>>>>

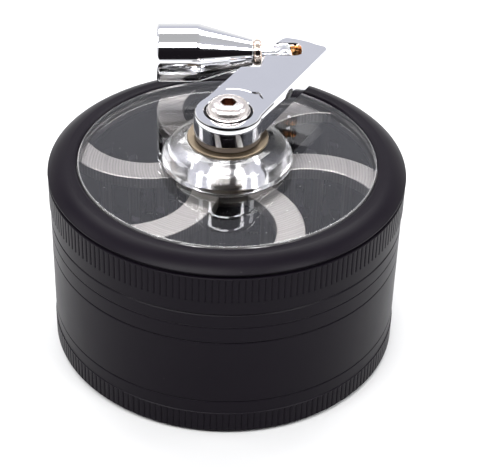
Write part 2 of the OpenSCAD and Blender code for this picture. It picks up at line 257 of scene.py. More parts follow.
def spin_places(r, z, kind, amount, n):
    """One row's points as (part of a turn, radius)."""
    if kind == "cut":
        return [((j + part) / n, r - amount * depth) for j in range(n) for part, depth in GROOVE]
    if kind == "thread":
        phases = [(z / THREAD_PITCH - j / n) % 1 for j in range(n)]
        return [(j / n, r - amount * min(1, max(0, 1.6 - 4 * abs(p - 0.5)))) for j, p in enumerate(phases)]
    return [(j / n, r) for j in range(n)]


def spin_faces(a, b):
    """Faces between two rows. The longer one has as many points as the other or a multiple of it."""
    if len(a) < len(b):
        a, b = b, a
    n, k = len(b), len(a) // len(b)
    if n == 1:
        return [(a[i], a[(i + 1) % k], b[0]) for i in range(k)] if k > 1 else []
    faces = []
    for j in range(n):
        left, right = b[j], b[(j + 1) % n]
        if k == 1:
            faces.append((a[j], a[(j + 1) % n], right, left))
            continue
        for i in range(k):
            p, q = a[j * k + i], a[(j * k + i + 1) % len(a)]
            faces.append((p, q, left if i < k // 2 else right))
        faces.append((a[j * k + k // 2], right, left))
    return faces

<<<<

### Work to be completed
Print the material above verbatim, first line through the line containing "return [(j / n, r) for j in range(n)]", both included.

### Reply
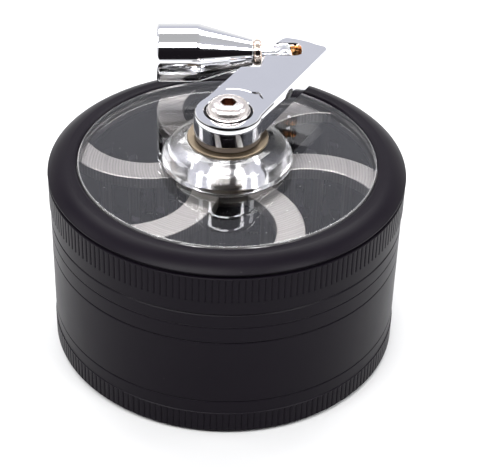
Write part 2 of the OpenSCAD and Blender code for this picture. It picks up at line 257 of scene.py. More parts follow.
def spin_places(r, z, kind, amount, n):
    """One row's points as (part of a turn, radius)."""
    if kind == "cut":
        return [((j + part) / n, r - amount * depth) for j in range(n) for part, depth in GROOVE]
    if kind == "thread":
        phases = [(z / THREAD_PITCH - j / n) % 1 for j in range(n)]
        return [(j / n, r - amount * min(1, max(0, 1.6 - 4 * abs(p - 0.5)))) for j, p in enumerate(phases)]
    return [(j / n, r) for j in range(n)]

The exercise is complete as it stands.